Benjamin Netanyahu ha riaffermato senza esitazioni che la nascita di uno Stato palestinese non è un’opzione. Per il premier israeliano, qualunque ipotesi di sovranità palestinese — in qualunque forma e su qualunque territorio — resta fuori discussione. Una linea che non cambia, nonostante le insistenti pressioni internazionali e il sostegno degli Stati Uniti a un accordo politico più ampio.
Il piano di Trump e l’obiettivo di una Gaza smilitarizzata
La proposta lanciata da Donald Trump, oggi in discussione al Consiglio di Sicurezza dell’ONU, punta su un concetto chiave: disarmare totalmente Gaza e neutralizzare ogni capacità militare di Hamas.
Netanyahu, da parte sua, ha chiarito che il disarmo dovrà arrivare comunque, con o senza l’aiuto della comunità internazionale. Ha ribadito che Israele non necessita di rinforzi né di “lezioni” esterne su come garantire la propria sicurezza.

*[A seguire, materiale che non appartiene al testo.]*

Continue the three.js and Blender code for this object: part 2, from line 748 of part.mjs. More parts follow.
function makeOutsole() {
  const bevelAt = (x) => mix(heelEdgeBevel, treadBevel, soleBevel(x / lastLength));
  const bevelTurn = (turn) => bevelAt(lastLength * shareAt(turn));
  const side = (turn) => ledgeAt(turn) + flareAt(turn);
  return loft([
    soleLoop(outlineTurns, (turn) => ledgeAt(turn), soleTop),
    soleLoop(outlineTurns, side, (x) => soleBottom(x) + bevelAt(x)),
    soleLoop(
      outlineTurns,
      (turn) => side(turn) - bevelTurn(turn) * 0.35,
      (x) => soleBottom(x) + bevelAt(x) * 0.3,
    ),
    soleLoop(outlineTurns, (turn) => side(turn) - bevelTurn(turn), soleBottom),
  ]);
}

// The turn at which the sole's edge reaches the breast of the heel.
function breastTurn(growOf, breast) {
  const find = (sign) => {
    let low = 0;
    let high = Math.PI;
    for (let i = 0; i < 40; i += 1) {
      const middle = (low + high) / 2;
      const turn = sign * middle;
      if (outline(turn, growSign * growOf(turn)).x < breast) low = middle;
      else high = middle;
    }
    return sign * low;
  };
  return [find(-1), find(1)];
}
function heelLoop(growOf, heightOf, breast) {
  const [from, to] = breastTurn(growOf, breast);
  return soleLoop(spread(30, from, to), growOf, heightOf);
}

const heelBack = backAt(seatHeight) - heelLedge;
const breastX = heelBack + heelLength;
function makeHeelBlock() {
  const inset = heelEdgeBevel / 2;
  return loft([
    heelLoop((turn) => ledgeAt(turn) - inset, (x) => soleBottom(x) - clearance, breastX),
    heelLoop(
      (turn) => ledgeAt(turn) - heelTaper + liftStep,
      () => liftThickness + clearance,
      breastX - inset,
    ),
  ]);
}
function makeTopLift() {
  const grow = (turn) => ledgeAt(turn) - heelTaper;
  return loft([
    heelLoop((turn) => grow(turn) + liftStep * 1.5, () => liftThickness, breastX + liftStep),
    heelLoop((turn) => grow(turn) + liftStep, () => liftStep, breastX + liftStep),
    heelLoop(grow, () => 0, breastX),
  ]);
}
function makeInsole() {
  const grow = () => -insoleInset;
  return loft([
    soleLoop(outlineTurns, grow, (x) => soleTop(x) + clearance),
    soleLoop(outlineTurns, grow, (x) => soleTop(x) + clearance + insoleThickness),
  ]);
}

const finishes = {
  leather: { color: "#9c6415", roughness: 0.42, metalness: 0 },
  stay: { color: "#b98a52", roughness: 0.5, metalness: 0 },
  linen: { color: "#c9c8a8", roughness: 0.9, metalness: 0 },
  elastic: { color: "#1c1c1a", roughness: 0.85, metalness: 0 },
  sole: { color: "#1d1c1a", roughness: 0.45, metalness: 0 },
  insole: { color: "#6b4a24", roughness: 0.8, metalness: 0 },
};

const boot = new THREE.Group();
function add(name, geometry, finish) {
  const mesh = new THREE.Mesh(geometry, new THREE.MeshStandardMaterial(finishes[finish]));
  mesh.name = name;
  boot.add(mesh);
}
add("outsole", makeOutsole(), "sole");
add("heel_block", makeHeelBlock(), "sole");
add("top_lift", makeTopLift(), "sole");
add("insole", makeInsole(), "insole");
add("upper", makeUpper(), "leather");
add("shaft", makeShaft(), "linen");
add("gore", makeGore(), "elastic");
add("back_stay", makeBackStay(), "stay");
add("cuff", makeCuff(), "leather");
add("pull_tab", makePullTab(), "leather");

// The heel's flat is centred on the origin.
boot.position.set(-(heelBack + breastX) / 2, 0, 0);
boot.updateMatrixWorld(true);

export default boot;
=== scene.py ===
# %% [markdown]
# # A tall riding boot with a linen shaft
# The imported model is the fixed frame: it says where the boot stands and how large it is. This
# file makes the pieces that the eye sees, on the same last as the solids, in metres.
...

Forze straniere e nuova amministrazione nella Striscia
Nel progetto presentato da Washington è prevista anche la creazione di una forza internazionale di stabilizzazione, incaricata di mantenere l’ordine nella fase successiva al conflitto.
A questo si aggiungerebbe una gestione provvisoria della Striscia affidata a funzionari palestinesi “neutrali”, sotto la supervisione di un organismo internazionale guidato direttamente da Trump.

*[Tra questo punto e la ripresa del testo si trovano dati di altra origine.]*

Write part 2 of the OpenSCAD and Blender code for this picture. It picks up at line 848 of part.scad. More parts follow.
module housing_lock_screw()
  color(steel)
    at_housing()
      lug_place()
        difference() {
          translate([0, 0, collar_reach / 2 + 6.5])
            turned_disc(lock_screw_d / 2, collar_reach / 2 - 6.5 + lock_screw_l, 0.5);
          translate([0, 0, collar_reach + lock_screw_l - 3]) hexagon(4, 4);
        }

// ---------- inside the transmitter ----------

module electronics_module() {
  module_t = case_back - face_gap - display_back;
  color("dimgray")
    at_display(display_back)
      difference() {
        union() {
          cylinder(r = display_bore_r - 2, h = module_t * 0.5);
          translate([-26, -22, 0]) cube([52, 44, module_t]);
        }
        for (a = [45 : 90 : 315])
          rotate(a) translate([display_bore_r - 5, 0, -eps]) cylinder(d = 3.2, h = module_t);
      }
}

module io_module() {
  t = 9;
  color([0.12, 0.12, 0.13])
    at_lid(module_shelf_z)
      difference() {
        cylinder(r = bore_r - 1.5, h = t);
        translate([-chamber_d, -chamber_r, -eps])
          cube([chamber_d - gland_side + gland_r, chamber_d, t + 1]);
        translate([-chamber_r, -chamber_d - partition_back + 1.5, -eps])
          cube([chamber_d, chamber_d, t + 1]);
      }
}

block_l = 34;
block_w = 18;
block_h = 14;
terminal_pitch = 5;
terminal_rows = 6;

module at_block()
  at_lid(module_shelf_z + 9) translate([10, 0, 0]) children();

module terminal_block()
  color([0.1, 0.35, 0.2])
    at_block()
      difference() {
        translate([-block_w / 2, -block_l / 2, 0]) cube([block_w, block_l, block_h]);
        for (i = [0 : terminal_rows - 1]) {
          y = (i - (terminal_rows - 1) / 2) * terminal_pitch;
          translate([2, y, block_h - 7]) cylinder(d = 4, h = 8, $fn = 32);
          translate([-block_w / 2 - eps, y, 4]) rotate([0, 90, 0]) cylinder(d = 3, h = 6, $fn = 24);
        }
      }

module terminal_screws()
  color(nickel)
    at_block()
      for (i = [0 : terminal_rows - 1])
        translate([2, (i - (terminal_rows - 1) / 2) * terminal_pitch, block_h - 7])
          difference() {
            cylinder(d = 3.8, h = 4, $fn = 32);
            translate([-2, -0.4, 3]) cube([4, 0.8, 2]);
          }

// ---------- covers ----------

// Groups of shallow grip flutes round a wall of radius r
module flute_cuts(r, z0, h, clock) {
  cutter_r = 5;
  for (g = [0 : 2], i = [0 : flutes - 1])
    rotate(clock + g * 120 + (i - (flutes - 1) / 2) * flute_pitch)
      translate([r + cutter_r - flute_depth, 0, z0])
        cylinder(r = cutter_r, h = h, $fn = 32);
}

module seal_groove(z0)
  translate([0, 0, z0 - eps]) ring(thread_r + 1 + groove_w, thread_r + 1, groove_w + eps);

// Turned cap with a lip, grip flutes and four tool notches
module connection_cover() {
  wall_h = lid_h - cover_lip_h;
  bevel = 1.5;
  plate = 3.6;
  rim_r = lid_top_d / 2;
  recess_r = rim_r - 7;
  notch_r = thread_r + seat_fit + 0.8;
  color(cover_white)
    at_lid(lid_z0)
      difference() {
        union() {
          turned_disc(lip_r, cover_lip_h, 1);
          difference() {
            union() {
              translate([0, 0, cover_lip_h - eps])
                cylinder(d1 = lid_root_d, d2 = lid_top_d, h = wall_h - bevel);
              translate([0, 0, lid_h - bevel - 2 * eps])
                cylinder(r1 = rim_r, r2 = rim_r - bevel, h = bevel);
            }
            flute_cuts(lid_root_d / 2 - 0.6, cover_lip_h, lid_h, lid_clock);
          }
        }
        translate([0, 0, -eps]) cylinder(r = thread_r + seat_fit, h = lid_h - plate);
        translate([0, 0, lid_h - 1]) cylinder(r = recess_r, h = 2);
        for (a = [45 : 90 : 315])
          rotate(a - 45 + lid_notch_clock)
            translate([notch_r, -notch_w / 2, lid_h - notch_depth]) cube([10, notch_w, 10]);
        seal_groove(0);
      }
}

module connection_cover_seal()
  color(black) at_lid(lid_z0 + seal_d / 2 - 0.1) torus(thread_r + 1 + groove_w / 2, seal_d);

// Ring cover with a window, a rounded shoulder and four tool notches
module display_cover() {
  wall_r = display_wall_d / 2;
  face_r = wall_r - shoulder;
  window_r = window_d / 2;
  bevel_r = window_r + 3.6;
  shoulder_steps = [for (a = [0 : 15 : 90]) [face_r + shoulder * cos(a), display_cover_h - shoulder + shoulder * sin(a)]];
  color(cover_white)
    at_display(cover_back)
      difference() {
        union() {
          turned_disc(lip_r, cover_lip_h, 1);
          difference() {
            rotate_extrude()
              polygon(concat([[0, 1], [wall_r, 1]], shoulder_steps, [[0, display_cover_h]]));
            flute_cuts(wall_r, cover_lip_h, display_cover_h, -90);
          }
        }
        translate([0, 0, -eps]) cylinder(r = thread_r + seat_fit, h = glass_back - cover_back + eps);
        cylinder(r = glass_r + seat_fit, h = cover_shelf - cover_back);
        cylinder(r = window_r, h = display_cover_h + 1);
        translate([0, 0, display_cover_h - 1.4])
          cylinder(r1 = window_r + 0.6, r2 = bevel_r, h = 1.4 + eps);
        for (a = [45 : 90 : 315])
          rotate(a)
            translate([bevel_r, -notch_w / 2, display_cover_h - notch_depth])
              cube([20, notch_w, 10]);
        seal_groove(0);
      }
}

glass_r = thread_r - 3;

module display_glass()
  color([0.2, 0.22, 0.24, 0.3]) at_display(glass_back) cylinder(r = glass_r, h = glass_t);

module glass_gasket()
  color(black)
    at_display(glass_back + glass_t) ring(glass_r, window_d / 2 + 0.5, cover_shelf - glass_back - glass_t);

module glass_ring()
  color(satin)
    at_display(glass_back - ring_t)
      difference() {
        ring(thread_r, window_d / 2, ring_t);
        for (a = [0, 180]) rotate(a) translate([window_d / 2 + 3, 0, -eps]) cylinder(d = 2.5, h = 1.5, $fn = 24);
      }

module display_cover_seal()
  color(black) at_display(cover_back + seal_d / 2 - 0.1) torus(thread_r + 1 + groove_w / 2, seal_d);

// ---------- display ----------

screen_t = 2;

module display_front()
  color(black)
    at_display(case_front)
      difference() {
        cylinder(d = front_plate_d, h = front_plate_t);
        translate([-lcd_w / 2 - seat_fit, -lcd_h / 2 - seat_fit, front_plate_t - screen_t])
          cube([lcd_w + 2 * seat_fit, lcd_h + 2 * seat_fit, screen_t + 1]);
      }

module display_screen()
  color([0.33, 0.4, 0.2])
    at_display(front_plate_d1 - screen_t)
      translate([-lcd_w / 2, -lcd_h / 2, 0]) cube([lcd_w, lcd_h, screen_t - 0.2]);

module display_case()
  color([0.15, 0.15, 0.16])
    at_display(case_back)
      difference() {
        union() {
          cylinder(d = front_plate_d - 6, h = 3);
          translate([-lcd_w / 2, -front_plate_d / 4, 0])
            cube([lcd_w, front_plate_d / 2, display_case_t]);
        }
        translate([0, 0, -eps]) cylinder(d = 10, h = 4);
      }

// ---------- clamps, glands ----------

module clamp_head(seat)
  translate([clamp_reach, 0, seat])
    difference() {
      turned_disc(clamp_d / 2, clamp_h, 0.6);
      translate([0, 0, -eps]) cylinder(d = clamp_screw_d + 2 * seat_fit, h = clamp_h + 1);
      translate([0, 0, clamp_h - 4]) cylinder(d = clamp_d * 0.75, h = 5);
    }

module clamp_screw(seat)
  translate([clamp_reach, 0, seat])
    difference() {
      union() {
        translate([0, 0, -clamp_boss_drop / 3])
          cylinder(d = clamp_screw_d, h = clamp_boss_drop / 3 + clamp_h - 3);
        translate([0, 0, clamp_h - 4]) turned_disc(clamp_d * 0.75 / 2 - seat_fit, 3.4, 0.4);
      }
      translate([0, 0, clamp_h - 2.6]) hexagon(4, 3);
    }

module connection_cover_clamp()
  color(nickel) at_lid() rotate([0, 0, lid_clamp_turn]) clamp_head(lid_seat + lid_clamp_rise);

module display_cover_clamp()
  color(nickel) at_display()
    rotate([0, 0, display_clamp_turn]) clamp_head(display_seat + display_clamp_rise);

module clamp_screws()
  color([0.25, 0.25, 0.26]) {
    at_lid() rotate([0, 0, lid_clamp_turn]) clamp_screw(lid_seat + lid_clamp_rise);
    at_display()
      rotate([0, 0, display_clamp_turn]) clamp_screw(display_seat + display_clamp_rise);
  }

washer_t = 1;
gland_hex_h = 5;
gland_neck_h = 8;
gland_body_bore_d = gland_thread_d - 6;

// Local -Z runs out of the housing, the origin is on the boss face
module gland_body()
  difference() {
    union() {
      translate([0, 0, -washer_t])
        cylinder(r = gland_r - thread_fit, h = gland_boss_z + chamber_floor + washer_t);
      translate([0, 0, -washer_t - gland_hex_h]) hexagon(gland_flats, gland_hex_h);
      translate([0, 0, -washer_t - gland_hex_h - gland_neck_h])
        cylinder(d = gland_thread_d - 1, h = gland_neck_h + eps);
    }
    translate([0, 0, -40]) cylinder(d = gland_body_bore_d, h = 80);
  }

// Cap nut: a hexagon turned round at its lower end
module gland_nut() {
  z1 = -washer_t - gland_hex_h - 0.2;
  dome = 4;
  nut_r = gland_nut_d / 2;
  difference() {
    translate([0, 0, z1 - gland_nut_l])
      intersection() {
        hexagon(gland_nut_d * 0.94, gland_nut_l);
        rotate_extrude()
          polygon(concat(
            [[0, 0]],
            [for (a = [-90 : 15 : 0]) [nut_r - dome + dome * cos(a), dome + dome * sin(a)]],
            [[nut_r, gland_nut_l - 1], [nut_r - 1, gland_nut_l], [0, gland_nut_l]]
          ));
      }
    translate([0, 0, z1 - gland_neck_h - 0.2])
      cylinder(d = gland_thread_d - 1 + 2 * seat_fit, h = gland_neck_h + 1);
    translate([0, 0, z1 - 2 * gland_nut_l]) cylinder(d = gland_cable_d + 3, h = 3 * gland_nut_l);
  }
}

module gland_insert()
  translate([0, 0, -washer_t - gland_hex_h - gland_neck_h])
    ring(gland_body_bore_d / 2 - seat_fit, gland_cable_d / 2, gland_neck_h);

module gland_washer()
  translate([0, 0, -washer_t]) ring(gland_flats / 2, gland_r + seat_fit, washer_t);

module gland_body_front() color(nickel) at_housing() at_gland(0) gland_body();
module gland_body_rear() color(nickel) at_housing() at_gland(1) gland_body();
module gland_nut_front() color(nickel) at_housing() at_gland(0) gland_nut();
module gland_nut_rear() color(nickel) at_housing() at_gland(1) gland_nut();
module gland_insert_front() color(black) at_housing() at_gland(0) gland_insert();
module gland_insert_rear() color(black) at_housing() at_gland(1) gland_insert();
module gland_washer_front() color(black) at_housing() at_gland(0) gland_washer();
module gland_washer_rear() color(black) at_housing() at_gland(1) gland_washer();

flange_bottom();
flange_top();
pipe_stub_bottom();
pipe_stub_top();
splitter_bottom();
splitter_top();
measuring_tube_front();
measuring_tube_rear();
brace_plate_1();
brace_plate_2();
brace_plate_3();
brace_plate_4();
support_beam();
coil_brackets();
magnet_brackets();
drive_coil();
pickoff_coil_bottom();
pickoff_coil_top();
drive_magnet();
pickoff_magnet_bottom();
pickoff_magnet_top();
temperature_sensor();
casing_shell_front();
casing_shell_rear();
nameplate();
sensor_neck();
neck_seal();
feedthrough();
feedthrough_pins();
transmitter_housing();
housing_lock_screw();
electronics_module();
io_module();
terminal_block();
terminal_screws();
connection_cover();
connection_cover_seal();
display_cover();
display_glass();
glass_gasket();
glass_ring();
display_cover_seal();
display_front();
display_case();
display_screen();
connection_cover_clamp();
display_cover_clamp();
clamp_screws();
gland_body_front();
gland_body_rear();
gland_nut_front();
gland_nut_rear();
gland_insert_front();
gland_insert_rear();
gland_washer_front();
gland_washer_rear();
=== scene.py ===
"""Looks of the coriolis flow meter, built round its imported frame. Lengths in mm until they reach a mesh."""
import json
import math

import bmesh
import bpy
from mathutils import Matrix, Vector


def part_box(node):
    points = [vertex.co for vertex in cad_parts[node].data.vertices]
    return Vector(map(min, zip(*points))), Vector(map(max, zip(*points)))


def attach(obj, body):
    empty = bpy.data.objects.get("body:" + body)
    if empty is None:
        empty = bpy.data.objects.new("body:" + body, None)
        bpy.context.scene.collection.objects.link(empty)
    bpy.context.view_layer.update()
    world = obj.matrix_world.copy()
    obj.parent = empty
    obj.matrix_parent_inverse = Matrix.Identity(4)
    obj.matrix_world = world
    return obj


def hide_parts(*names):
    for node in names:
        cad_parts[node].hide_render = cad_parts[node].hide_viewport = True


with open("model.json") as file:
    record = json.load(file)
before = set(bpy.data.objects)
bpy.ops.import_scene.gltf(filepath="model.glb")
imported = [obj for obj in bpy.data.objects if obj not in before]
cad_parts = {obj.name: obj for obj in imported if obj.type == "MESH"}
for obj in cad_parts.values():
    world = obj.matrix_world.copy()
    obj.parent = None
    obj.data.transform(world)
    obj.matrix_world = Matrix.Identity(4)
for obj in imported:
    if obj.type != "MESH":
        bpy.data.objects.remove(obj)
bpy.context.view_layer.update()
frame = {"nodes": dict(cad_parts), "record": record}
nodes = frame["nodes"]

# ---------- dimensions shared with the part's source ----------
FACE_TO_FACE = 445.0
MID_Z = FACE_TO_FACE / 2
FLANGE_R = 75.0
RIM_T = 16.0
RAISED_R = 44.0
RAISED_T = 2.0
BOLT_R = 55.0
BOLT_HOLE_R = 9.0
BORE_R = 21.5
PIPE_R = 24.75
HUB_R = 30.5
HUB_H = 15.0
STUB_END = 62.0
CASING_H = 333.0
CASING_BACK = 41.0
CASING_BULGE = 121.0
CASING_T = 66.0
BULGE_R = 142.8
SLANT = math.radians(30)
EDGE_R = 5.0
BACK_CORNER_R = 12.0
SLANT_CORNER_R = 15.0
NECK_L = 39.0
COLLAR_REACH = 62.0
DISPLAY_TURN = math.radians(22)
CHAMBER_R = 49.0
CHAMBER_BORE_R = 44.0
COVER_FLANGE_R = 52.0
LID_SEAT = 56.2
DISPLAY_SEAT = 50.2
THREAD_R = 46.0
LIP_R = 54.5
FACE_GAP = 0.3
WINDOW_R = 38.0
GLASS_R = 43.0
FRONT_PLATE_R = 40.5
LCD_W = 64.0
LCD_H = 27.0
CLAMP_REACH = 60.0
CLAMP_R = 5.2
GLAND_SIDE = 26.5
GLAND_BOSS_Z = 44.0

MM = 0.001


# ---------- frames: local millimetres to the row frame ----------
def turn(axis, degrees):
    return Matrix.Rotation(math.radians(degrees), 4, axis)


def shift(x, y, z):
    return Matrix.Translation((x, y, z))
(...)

Nonostante ciò, Netanyahu ha chiarito che l’esercito israeliano non abbandonerà Gaza: una presenza costante delle IDF sarà mantenuta finché il disarmo totale non sarà garantito.
Il rifiuto del fronte palestinese
La risposta palestinese è stata immediata e durissima.
Sia Hamas sia altri rappresentanti politici hanno bollato il piano come una manovra per commissariare Gaza, sottraendo ai palestinesi ogni margine di autodeterminazione. Hanno denunciato il rischio di trasformare la Striscia in un territorio controllato da potenze straniere, senza alcun percorso politico reale.
Per Hamas, inoltre, l’idea di una smilitarizzazione forzata è inaccettabile senza un quadro che riconosca diritti e sovranità al popolo palestinese.
Le tensioni geopolitiche e la partita all’ONU
La votazione al Consiglio di Sicurezza rappresenta un passaggio cruciale: gli Stati Uniti spingono per l’approvazione, mentre sul tavolo resta anche una proposta alternativa avanzata dalla Russia, basata sulla classica soluzione a due Stati — esattamente quella che Netanyahu continua a rigettare.
Il premier israeliano si trova così stretto tra due pressioni opposte: da un lato la crescente impazienza della comunità internazionale, dall’altro gli alleati della sua coalizione, che chiedono una linea sempre più dura su Gaza.
“Easy way or hard way”: cosa può accadere ora
Netanyahu ha lasciato intendere che la smilitarizzazione di Gaza avverrà comunque, con metodi “facili o difficili”. Una formula che molti hanno interpretato come un chiaro avvertimento: se Hamas non collaborerà, Israele è pronto a imporre il disarmo con la forza.
Il piano di Trump, nelle sue previsioni ottimistiche, contempla un cessate il fuoco immediato, la liberazione degli ostaggi entro tre giorni e l’avvio della ricostruzione.
Ma se Hamas dovesse rifiutare, Israele — nelle parole dello stesso Netanyahu — “completerà il lavoro”, un’espressione che suona come un ultimatum e che potrebbe segnare un nuovo ciclo di tensioni.